I have two data frames, SCR and SpecificSpecies. The names of items in SCR contain in part the species listed in Specific Species.
SpecificSpecies$Species
S cerevisiae
Daucus carota
SCR$MESH_HEADINGS
tetracycline CMT-3
zrg17 protein, S cerevisiae
EP4 glycoprotein, Daucus carota
I am trying to get subset of SCR that contain just those entries which do not have any matching species. In the above case, that list would be just
tetracycline CMT-3.
The way I learned to do this would be using nested loops, comparing every entry in SCR to every entry in SpecificSpecies. When no match is found, append the row of SCR to a new table:
For each row in SCR {
SpeciesNumber <- 1
match <-NULL
while ((is.null(match)) & (SpeciesNumber < length(SpecificSpecies$Species))) {
if (grepl(SpecificSpecies$Species[SpeciesNumber], SCR[row,]$MESH_HEADING)){
match <- TRUE}
SpeciesNumber <- SpeciesNumber + 1}
if ((is.null(match) & SpeciesNumber == length(SpecificSpecies$Species)) {
speciesNoMatch = rbind(speciesNoMatch, SCR[row])}
}}
But this is excruciatingly slow with 65,000 entries in SCR and about 1500 in SpecificSpecies. Is there a way to nest like this with lapply? Or some other function that will help here that I am unfamiliar with?

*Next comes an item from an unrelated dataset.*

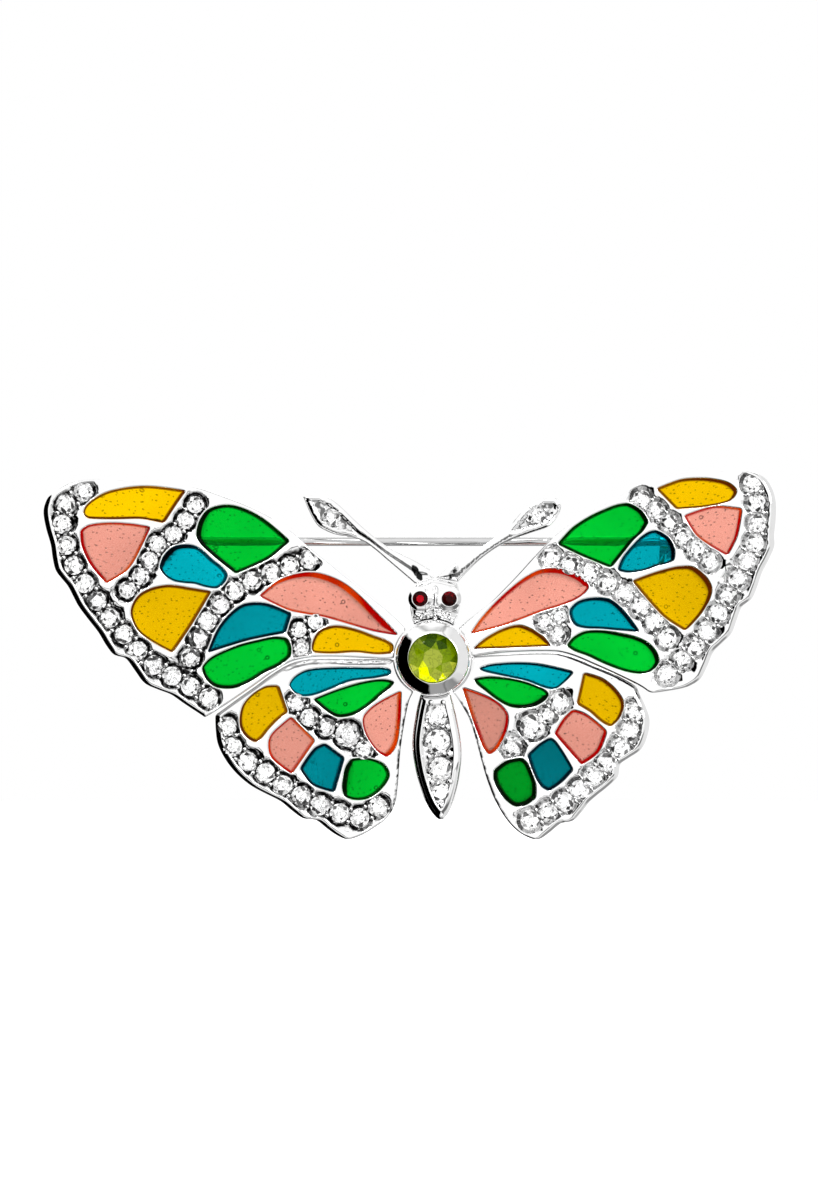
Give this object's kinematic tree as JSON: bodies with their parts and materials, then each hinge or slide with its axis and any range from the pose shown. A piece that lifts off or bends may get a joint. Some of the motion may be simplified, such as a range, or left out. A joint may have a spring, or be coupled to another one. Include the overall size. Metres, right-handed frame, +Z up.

I'm sure this is terrible code to begin with. I'm a medical librarian who has to use R sometimes for data analysis, so I have very limited programming skills to make do, but usually it doesn't matter if my solutions are ugly or inefficient as long as they eventually work. I know there must be a better way to do this; forgive me for being ignorant of something that is probably a simple solution.